In conjunction with the financial settlement, Physician Partners of America (PPOA) has also entered into a five-year Corporate Integrity Agreement (CIA) with the U.S. Department of Health and Human Services Office of Inspector General (HHS-OIG). This CIA mandates significant compliance efforts, including establishing a compliance department, appointing a medical director and oversight board, retaining a compliance expert, providing management certifications, implementing written standards, and conducting regular training and education programs. Furthermore, PPOA is required to undergo multiple annual claims reviews by an Independent Review Organization, establish a risk assessment and internal review process, and implement monitoring of testing referrals.

Special Agent in Charge Omar Pérez Aybar of HHS-OIG commented, “When health care providers bill taxpayer-funded health care programs for medically unnecessary services, they divert government funds designed to assist business owners during this pandemic. Our agency will work with our law enforcement partners to thoroughly investigate health care fraud schemes.”

Christopher Godfrey, Director of the Department of Labor (DOL) Office of Workers’ Compensation Programs (OWCP), noted the settlement’s impact on recovering funds for the Federal Employees’ Compensation Act, stating, “This settlement demonstrates the commitment of the DOL and its OIG in helping to ensure that funds issued through the program are paid appropriately.”

Special Agent in Charge Cynthia A. Bruce of the Department of Defense Office of Inspector General, Defense Criminal Investigative Service (DCIS), Southeast Field Office, emphasized the importance of patient-centered care, stating, “When actors within our health care system are focused on profit rather than patient care, it undermines the integrity of the medical decision-making process.”

David Spilker, Special Agent in Charge of the Department of Veterans Affairs Office of Inspector General’s (VA OIG) Southeast Field Office, highlighted the protection of veteran healthcare programs, saying, “This civil settlement reinforces the VA OIG’s commitment to safeguarding the integrity of VA’s healthcare programs and operations and preserving taxpayer funds.”

Special Agent in Charge Amy K. Parker of the U.S. Office of Personnel Management, Office of the Inspector General (OPM OIG), addressed the Federal Employees Health Benefits Program (FEHBP), stating, “This settlement demonstrates the OPM OIG’s commitment to protecting patients from tests that are not medically reasonable or necessary and safeguarding the FEHBP from fraudulent claims.”

The civil settlement also resolves claims brought under the qui tam or whistleblower provisions of the False Claims Act by current or former employees of Physician Partners of America (PPOA) and its affiliates: Donald Haight, Dawn Baker, Dr.

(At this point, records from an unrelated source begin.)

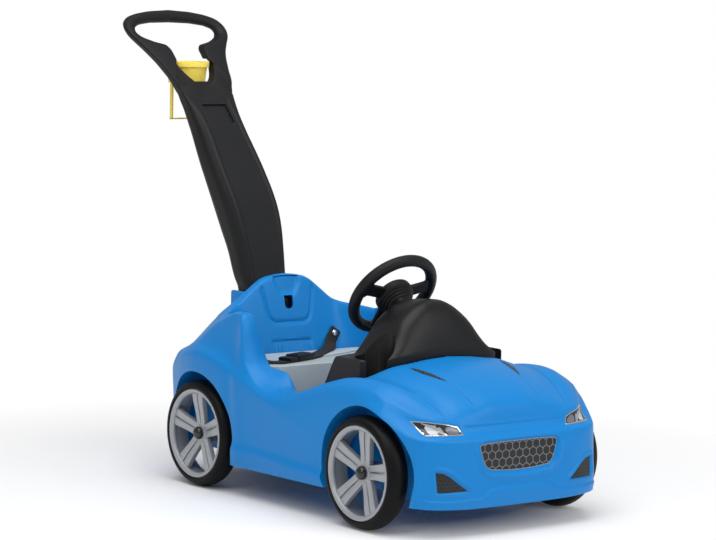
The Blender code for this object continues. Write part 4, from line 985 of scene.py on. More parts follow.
# Body: feature lines along the car, each as pairs of y and the value there
HOOD_RIDGE_X = ((-0.12, 0.045), (0.6, 0.045))
HOOD_CREASE_X = mm(-120, 78, 50, 88, 600, 85)
HOOD_SIDE_X = mm(-120, 112, 50, 126, 600, 120)
LIP_X = mm(-120, 145, -60, 147, 20, 168, 80, 176, 200, 181, 300, 184, 385, 184, 412, 203, 460, 203,
           530, 192, 620, 185, 700, 160)
CREST_X = mm(-90, 211, -60, 221, 0, 226, 100, 230, 200, 234, 300, 236, 370, 236, 400, 234, 430, 226,
             520, 222, 600, 216, 650, 207)

# Heights of the same lines against y
CENTRE_Z = mm(-125, 203, -119, 227, -100, 246, -70, 262, -37, 275, 0, 285, 56, 294, 100, 298, 570, 398,
              586, 400, 597, 403, 607, 398, 616, 372, 622, 336, 640, 322, 680, 303, 715, 272)
RIDGE_Z = mm(-125, 203, -119, 227, -100, 245, -70, 261, -37, 273, 0, 283, 56, 292, 100, 296, 570, 394,
             586, 396, 597, 398, 607, 393, 616, 367, 622, 333, 640, 321, 680, 302, 714, 270)
CREASE_Z = mm(-125, 200, -119, 220, -100, 238, -70, 255, -37, 268, 0, 278, 45, 286, 100, 291, 570, 368,
              586, 371, 597, 373, 608, 368, 616, 350, 624, 329, 645, 315, 680, 297, 712, 268)
SIDE_Z = mm(-125, 198, -119, 212, -100, 232, -70, 249, -37, 262, 0, 273, 45, 281, 100, 286, 570, 343,
            586, 346, 600, 347, 610, 343, 625, 327, 650, 309, 707, 264)
LIP_Z = mm(-120, 197, -110, 212, -90, 227, -60, 243, -20, 256, 20, 264, 60, 265, 100, 261, 160, 247,
           220, 229, 265, 214, 293, 213, 304, 228, 318, 243, 335, 249, 375, 250, 386, 259, 396, 290,
           404, 330, 413, 348, 430, 351, 500, 340, 540, 327, 600, 294, 680, 252)
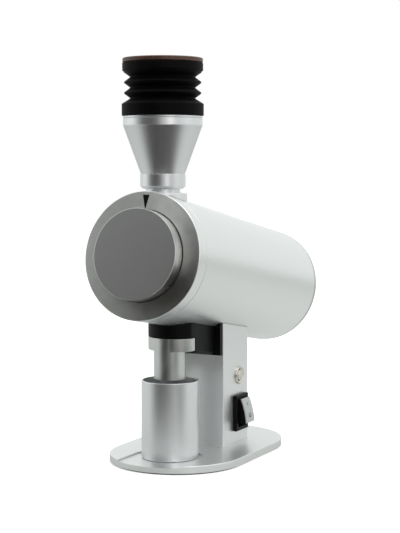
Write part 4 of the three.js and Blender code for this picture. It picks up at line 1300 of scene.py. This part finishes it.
class GRINDER_OT_inner_works(bpy.types.Operator):
    """Give the frame's own inner pieces and fasteners their finishes"""

    bl_idname = "grinder.inner_works"
    bl_label = "Inner works"

    def execute(self, context):
        by_finish = {
            plain_steel: ["column_screw", "saddle_bolt", "fixed_burr", "rotating_burr", "preload_spring",
                          "front_bearing", "rear_bearing", "burr_shaft", "auger_bolt", "motor_rotor",
                          "spout_screw"],
            satin_aluminium: ["saddle_block", "rear_ring", "burr_carrier", "grind_chamber",
                              "rotor_carrier", "auger", "motor_mount", "motor_end_cap"],
            black_moulding: ["motor_can", "bellows_head_ring"],
            black_rubber: ["shaft_seal"],
            copper: ["stator"],
            circuit_board: ["control_board"],
        }
        for node in frame["nodes"]:
            held = frame_node(node)
            if held.hide_render:
                continue
            names = [(len(start), finish) for finish, starts in by_finish.items()
                     for start in starts if node.startswith(start)]
            if not names:
                raise RuntimeError(f"no finish for {node}")
            surface = max(names, key=lambda found: found[0])[1]()
            held.data.materials.clear()
            held.data.materials.append(surface)
        return {"FINISHED"}


# ---- Studio ----------------------------------------------------------------------------------


class GRINDER_OT_studio(bpy.types.Operator):
    """Lay the floor, hang the lights and set up the camera"""

    bl_idname = "grinder.studio"
    bl_label = "Studio"

    def execute(self, context):
        clear_selection()
        bpy.ops.mesh.primitive_plane_add(size=12, location=(0, 0, 0))
        floor = bpy.context.object
        floor.name = floor.data.name = "studio_floor"
        paper = blank("white_paper_sweep")
        tree = paper.node_tree
        place = add_node(tree, "ShaderNodeTexCoord").outputs["Object"]
        fibre = noise(tree, place, per_mm(40), 3.0)
        seen = add_node(tree, "ShaderNodeLightPath").outputs["Is Camera Ray"]
        # Painted shade: reflections see the paper mid grey, and near black in front of the stand, while
        # the camera sees it white.
        apart = add_node(tree, "ShaderNodeVectorMath", {0: place}, operation="LENGTH").outputs["Value"]
        away = add_node(
            tree, "ShaderNodeMapRange", {0: apart, 1: 0.15, 2: 0.28}, interpolation_type="SMOOTHSTEP"
        ).outputs[0]
        facing = in_front(tree, place, 24, 82, 40)
        shaded = add_node(tree, "ShaderNodeMath", {0: away, 1: facing}, operation="MULTIPLY").outputs[0]
        mirrored = add_node(
            tree, "ShaderNodeMix", {0: shaded, 6: (0.6, 0.61, 0.6, 1), 7: (0.015, 0.012, 0.01, 1)},
            data_type="RGBA",
        ).outputs[2]
        plain_paper = shades(tree, fibre, linear("F8F8F7"), linear("FBFBFA"))
        tint = add_node(
            tree, "ShaderNodeMix", {0: seen, 6: mirrored, 7: plain_paper}, data_type="RGBA"
        ).outputs[2]
        glow = add_node(tree, "ShaderNodeMath", {0: seen, 1: 0.38}, operation="MULTIPLY").outputs[0]
        close_tree(tree, {
            "Base Color": tint,
            "Roughness": 0.95,
            "Specular IOR Level": 0.0,
            "Emission Color": (1, 1, 1, 1),
            "Emission Strength": glow,
        })
        floor.data.materials.append(paper)

        aim = Vector((0, 0.05, 0.2))
        softbox("Softbox Left", (-1.5, -0.35, 0.75), aim, (0.9, 1.5), 1.2, (1.0, 1.0, 1.0))
        softbox("Softbox Right", (1.5, 0.3, 0.8), aim, (1.0, 1.5), 0.8, (1.0, 1.0, 0.99))
        softbox("Softbox Key", (1.3, -1.1, 0.6), aim, (0.22, 1.4), 2.2, (1.0, 0.91, 0.93))
        softbox("Softbox Top", (0.1, 0.1, 1.5), aim, (1.4, 1.4), 11, (1, 1, 1))

        world = bpy.data.worlds.new("white_studio")
        world.use_nodes = True
        world.node_tree.nodes.clear()
        tree = world.node_tree
        # The room is white but for a dark gap low in front, which gives the metal its dark bands.
        way = add_node(tree, "ShaderNodeTexCoord").outputs["Generated"]
        height = add_node(tree, "ShaderNodeSeparateXYZ", {0: way}).outputs["Z"]
        low_down = add_node(
            tree, "ShaderNodeMapRange", {0: height, 1: 0.38, 2: 0.62, 3: 1.0, 4: 0.0},
            interpolation_type="SMOOTHSTEP",
        ).outputs[0]
        gap = add_node(
            tree, "ShaderNodeMath", {0: in_front(tree, way, -13, 42, 24), 1: low_down},
            operation="MULTIPLY",
        ).outputs[0]
        shade = add_node(
            tree, "ShaderNodeMix",
            {0: gap, 6: (0.91, 0.945, 0.93, 1), 7: (0.02, 0.018, 0.016, 1)},
            data_type="RGBA",
        ).outputs[2]
        path = add_node(tree, "ShaderNodeLightPath").outputs["Is Camera Ray"]
        room = add_node(tree, "ShaderNodeBackground", {0: shade, 1: 1.0})
        sweep = add_node(tree, "ShaderNodeBackground", {0: (1, 1, 1, 1), 1: 1.0})
        mix = add_node(tree, "ShaderNodeMixShader", {0: path, 1: room.outputs[0], 2: sweep.outputs[0]})
        add_node(tree, "ShaderNodeOutputWorld", {0: mix.outputs[0]})
        bpy.context.scene.world = world
        bpy.context.scene.view_settings.view_transform = "Standard"

        eye, target = Vector((0.6438, -1.1920, 0.3041)), Vector((0.02706, 0.01384, 0.20059))
        bpy.ops.object.camera_add(location=eye, rotation=turned_towards(eye, target))
        camera = bpy.context.object
        camera.data.sensor_fit = "HORIZONTAL"
        camera.data.sensor_width = 36
        camera.data.lens = 121.56
        camera.data.clip_start = 0.05
        bpy.context.scene.camera = camera
        return {"FINISHED"}


def in_front(tree, vector, middle_turn, outer, inner):
    """One within an angle of a heading (degrees from -Y towards +X), fading to none further off."""
    flat = add_node(
        tree, "ShaderNodeVectorMath", {0: vector, 1: (1, 1, 0)}, operation="MULTIPLY"
    ).outputs[0]
    level = add_node(tree, "ShaderNodeVectorMath", {0: flat}, operation="NORMALIZE").outputs[0]
    turn = math.radians(middle_turn)
    towards = add_node(
        tree, "ShaderNodeVectorMath", {0: level, 1: (math.sin(turn), -math.cos(turn), 0)},
        operation="DOT_PRODUCT",
    ).outputs["Value"]
    return add_node(
        tree, "ShaderNodeMapRange",
        {0: towards, 1: math.cos(math.radians(outer)), 2: math.cos(math.radians(inner))},
        interpolation_type="SMOOTHSTEP",
    ).outputs[0]


def turned_towards(at, target):
    """The turn that points a camera or a lamp from one place at another."""
    return (target - at).to_track_quat("-Z", "Y").to_euler()


def softbox(name, at, aim, size, power, tint):
    """A rectangular light at a place in metres, facing the aim."""
    at = Vector(at)
    bpy.ops.object.light_add(type="AREA", location=at, rotation=turned_towards(at, aim))
    lamp = bpy.context.object
    lamp.name = lamp.data.name = name
    lamp.data.shape = "RECTANGLE"
    lamp.data.size, lamp.data.size_y = size
    lamp.data.energy = power
    lamp.data.color = tint


# ---- Panel and registration ------------------------------------------------------------------

STEPS = (
    GRINDER_OT_base, GRINDER_OT_column, GRINDER_OT_start_button, GRINDER_OT_rocker,
    GRINDER_OT_mains_inlet, GRINDER_OT_drive_tube, GRINDER_OT_front_ring, GRINDER_OT_dial,
    GRINDER_OT_chute_housing, GRINDER_OT_spout, GRINDER_OT_cup, GRINDER_OT_inlet_boss,
    GRINDER_OT_hopper, GRINDER_OT_bellows, GRINDER_OT_lid, GRINDER_OT_inner_works, GRINDER_OT_studio,
)


class GRINDER_PT_panel(bpy.types.Panel):
    """The grinder's pieces, in the order they are made"""

    bl_label = "Burr Coffee Grinder"
    bl_idname = "GRINDER_PT_panel"
    bl_space_type = "VIEW_3D"
    bl_region_type = "UI"
    bl_category = "Grinder"

    def draw(self, context):
        for group in (context.scene.grinder_sizes, context.scene.grinder_colours):
            for name in group.bl_rna.properties.keys():
                if name not in {"rna_type", "name"}:
                    self.layout.prop(group, name)
        for step in STEPS:
            self.layout.operator(step.bl_idname)


CLASSES = (GrinderSizes, GrinderColours, *STEPS, GRINDER_PT_panel)


def register():
    for cls in CLASSES:
        bpy.utils.register_class(cls)
    bpy.types.Scene.grinder_sizes = PointerProperty(type=GrinderSizes)
    bpy.types.Scene.grinder_colours = PointerProperty(type=GrinderColours)


def unregister():
    del bpy.types.Scene.grinder_colours
    del bpy.types.Scene.grinder_sizes
    for cls in reversed(CLASSES):
        bpy.utils.unregister_class(cls)


def main():
    register()
    for step in STEPS:
        area, name = step.bl_idname.split(".")
        getattr(getattr(bpy.ops, area), name)()


if __name__ == "__main__":
    main()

Harold Cho, Dr. Venus Dookwah-Roberts, and Dr. Michael Lupi. Whistleblowers, under these provisions, can file actions on behalf of the United States and receive a portion of any recovered funds.

This resolution is the result of collaborative efforts from the Justice Department’s Civil Division, Commercial Litigation Branch, Fraud Section; the U.S. Attorney’s Office for the Middle District of Florida; HHS-OIG; VA OIG; DCIS; DOL OIG; and OPM OIG.

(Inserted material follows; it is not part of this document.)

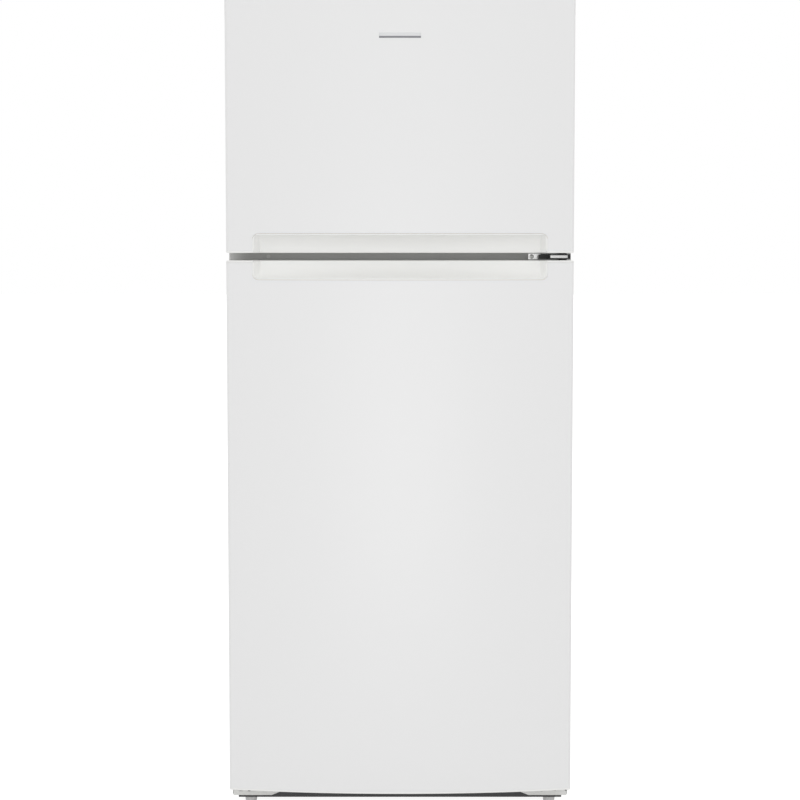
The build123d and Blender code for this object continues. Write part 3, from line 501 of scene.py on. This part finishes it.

This case underscores the government’s dedication to combating healthcare fraud. The False Claims Act remains a critical tool in these efforts. Individuals with information about potential fraud can report it to the Department of Health and Human Services at 800-HHS-TIPS (800-447-8477).

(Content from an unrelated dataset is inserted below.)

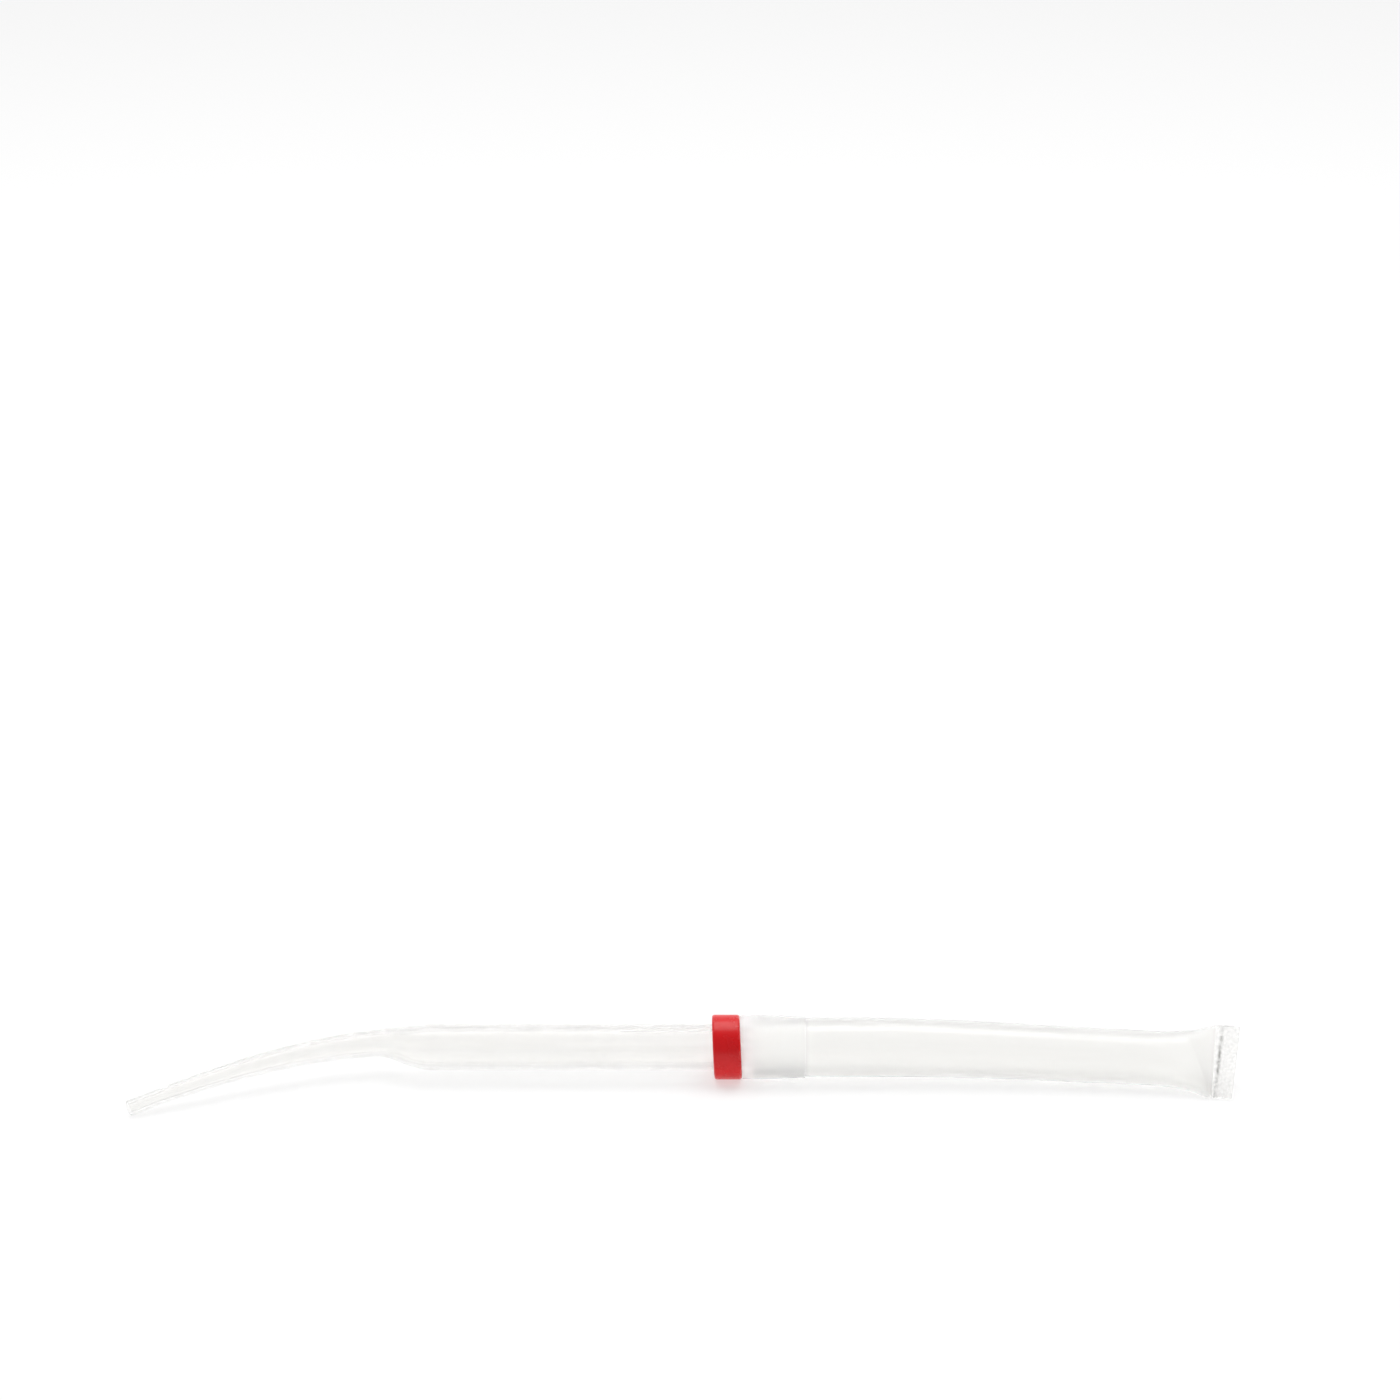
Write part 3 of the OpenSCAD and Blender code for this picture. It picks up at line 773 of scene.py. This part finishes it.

The Department of Justice established the COVID-19 Fraud Enforcement Task Force on May 17, 2021, to combat pandemic-related fraud, further demonstrating the commitment to protecting government relief programs. Tips and complaints about potential fraud affecting COVID-19 relief programs can be reported via the Civil Division’s Fraud Section website or by calling the Department of Justice’s National Center for Disaster Fraud (NCDF) Hotline at 866-720-5721.

Senior Trial Counsel David W. Tyler of the Civil Division and Assistant U.S. Attorney Lindsay Saxe Griffin for the Middle District of Florida handled this case.

It is important to note that the claims resolved by this settlement are allegations, and there has been no formal determination of liability.